June 2014 . . . In a decision released late last month the Employment Relations Authority told Carter Holt Harvey that it had to compensate 76 employees who were required to undergo a drugs test after two cannabis plants were found growing in the grounds of a sawmill near Nelson.
Each employee had claimed $2,500, meaning Carter Holt could be up for $190,000, plus legal costs. The parties have been told to try and agree on the exact amount – we suspect the final total will be considerably less than that, but it will be significant.
What went wrong?
Carter Holt’s drug policy allowed for “reasonable cause” testing. The sawmill manager believed that the discovery of the two plants gave the company reasonable cause, and he wanted to send a “strong message” to staff. However the EMPU (and the Employment Relations Authority) disagreed. “Reasonable cause” was defined in the policy and, as Cater Holt more or less conceded, that definition didn’t extend to cover the unwelcome discovery of illegal foliage on site.
The key lesson for employers is that they must strictly follow the terms of their drugs policy, and they must ensure that their testing policy is practical and workable. When testing is challenged the Authority will focus heavily on the policy wording – it is highly unlikely to give employers any latitude simply on the grounds of safety.
Impossible situation?
In this case we think Carter Holt Harvey crossed the line – the testing was plainly outside the terms of its policy, and workers understandably objected to mass testing just so the company could send a strong message.
However, we think the situation highlights a real problem for employers. Because drug testing is invasive, courts have placed strict limits on what employers can and cannot do. In particular, courts have said that employers who conduct drug testing must have comprehensive policies that protect employees rights.
Employers have enthusiastically and responsibly implemented these policies. However, over the last several years there have been a number of cases where employers have been taken to taskfor disciplining or dismissing staff without strictly following the terms of their own policy.
A better way?
Employers are currently caught between a rock and a hard place. On one hand it’s vitally important that businesses ensure their workers are free from impairment caused by drug use. On the other, employers are being asked to pay for and then scrupulously implement detailed and complicated drug policies.
That is difficult enough for large companies like Carter Holt to achieve. We think it’s virtually impossible for small and medium sized employers to get right, 100% of the time (frankly, some of the drug policies we see aren’t that easy to follow).
Currently, a private members bill (still waiting to be drawn from the ballot) aims to give employers far greater scope to test for drugs and take disciplinary action. This would be a controversial change.

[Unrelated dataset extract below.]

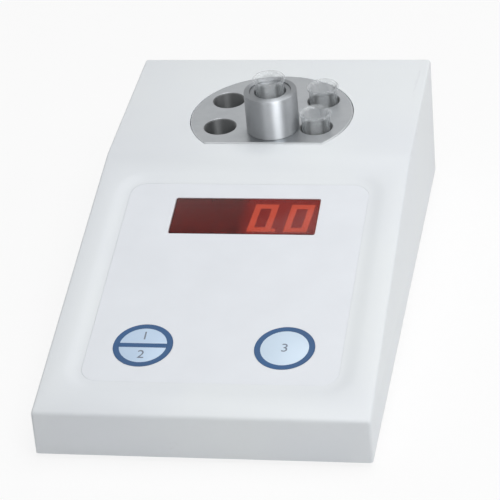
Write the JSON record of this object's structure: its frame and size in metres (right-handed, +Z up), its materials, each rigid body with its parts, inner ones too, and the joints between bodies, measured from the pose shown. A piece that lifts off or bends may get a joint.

Perhaps less controversial is the suggestion that employers and workers would benefit from a clear and well drafted model policy, perhaps issued by the Ministry of Business, Innovation and Employment. Such a model policy wouldn’t necessarily change the balance that currently exists between safety and employee rights. Businesses would still have the (heavy) responsibility of ensuring that any testing and subsequent disciplinary action complied with the law, and with the model policy in particular.
However this approach would at least avoid the need for businesses to pay for a costly policy, and allow them to simply adopt a well drafted and understood process for free.